What the exercise asks
What follows is a listing; give it again exactly, in its entirety.

Source excerpt
## START
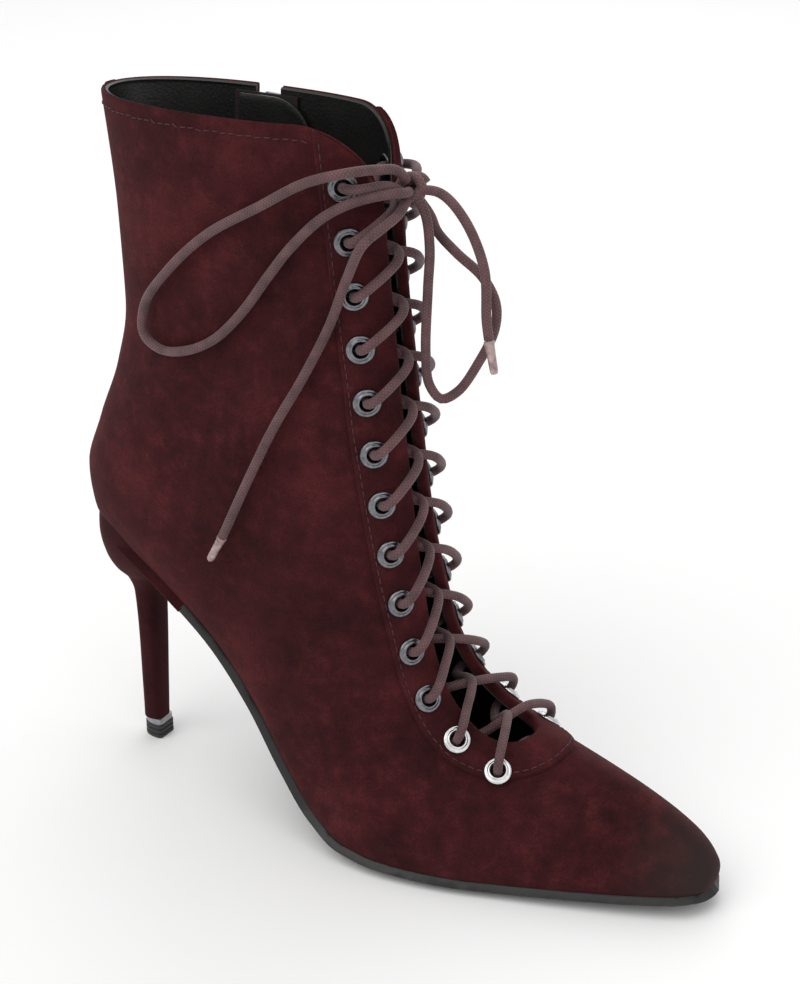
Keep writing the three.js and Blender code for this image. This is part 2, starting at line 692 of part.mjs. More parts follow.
// Heel: slender stem that flares under the seat, its lip running forward to the sole
{
  const foot = TIP_HEIGHT + BAND_HEIGHT;
  const ring = ([height, back, front, width, lean]) => {
    const middle = ((back + front) / 2) * HEEL_DEPTH;
    const half = ((front - back) / 2) * HEEL_DEPTH;
    return Array.from({ length: HEEL_SIDES }, (_, i) => {
      const angle = (i / HEEL_SIDES) * 2 * Math.PI;
      const cosine = Math.cos(angle);
      const sine = Math.sin(angle);
      const power = 2 / (cosine > 0 ? HEEL_FRONT_POWER : HEEL_BACK_POWER);
      const x = middle + half * Math.sign(cosine) * Math.abs(cosine) ** power;
      const y = width * Math.sign(sine) * Math.abs(sine) ** power + lean;
      return new THREE.Vector3(x, y * HEEL_WIDTH, foot + height * (HEEL_HEIGHT - foot));
    });
  };
  const stem = solidOf(loft(HEEL_SECTIONS.map(ring)));
  const plateOutline = prismUp(soleOutline(0, breastStation, SOLE_EDGE.at(-1)[0]), 0, HEEL_HEIGHT);
  const plate = form(GAP + HEEL_PLATE, ...SEAT_SPAN).intersect(plateOutline);
  const reach = BREAST_X - GAP;
  const corners = [[reach, 0], [reach, COLLAR_LEVEL], [-CLEAR, COLLAR_LEVEL], [-CLEAR, 0]];
  const behindBreast = prismAcross(corners, -CLEAR, CLEAR);
  const block = stem.add(plate).intersect(behindBreast).intersect(underSole(SEAT_LIP));
  add("heel", block.subtract(form(GAP, ...SEAT_SPAN)), SUEDE);
}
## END
Response to the exercise
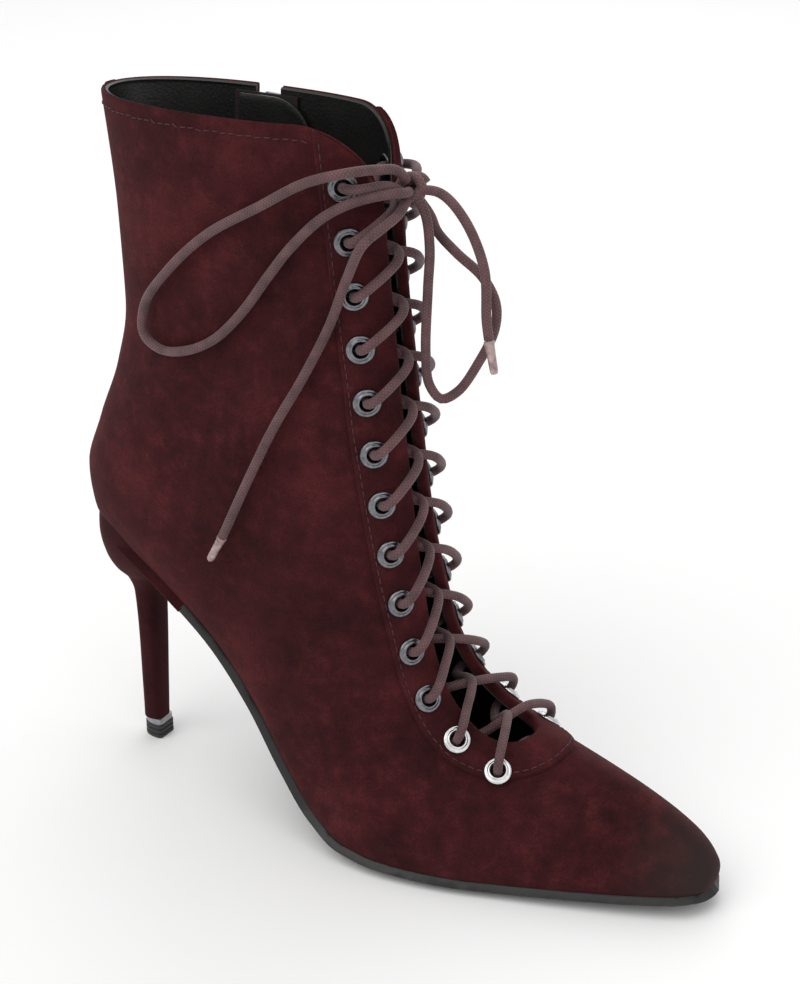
Keep writing the three.js and Blender code for this image. This is part 2, starting at line 692 of part.mjs. More parts follow.
// Heel: slender stem that flares under the seat, its lip running forward to the sole
{
  const foot = TIP_HEIGHT + BAND_HEIGHT;
  const ring = ([height, back, front, width, lean]) => {
    const middle = ((back + front) / 2) * HEEL_DEPTH;
    const half = ((front - back) / 2) * HEEL_DEPTH;
    return Array.from({ length: HEEL_SIDES }, (_, i) => {
      const angle = (i / HEEL_SIDES) * 2 * Math.PI;
      const cosine = Math.cos(angle);
      const sine = Math.sin(angle);
      const power = 2 / (cosine > 0 ? HEEL_FRONT_POWER : HEEL_BACK_POWER);
      const x = middle + half * Math.sign(cosine) * Math.abs(cosine) ** power;
      const y = width * Math.sign(sine) * Math.abs(sine) ** power + lean;
      return new THREE.Vector3(x, y * HEEL_WIDTH, foot + height * (HEEL_HEIGHT - foot));
    });
  };
  const stem = solidOf(loft(HEEL_SECTIONS.map(ring)));
  const plateOutline = prismUp(soleOutline(0, breastStation, SOLE_EDGE.at(-1)[0]), 0, HEEL_HEIGHT);
  const plate = form(GAP + HEEL_PLATE, ...SEAT_SPAN).intersect(plateOutline);
  const reach = BREAST_X - GAP;
  const corners = [[reach, 0], [reach, COLLAR_LEVEL], [-CLEAR, COLLAR_LEVEL], [-CLEAR, 0]];
  const behindBreast = prismAcross(corners, -CLEAR, CLEAR);
  const block = stem.add(plate).intersect(behindBreast).intersect(underSole(SEAT_LIP));
  add("heel", block.subtract(form(GAP, ...SEAT_SPAN)), SUEDE);
}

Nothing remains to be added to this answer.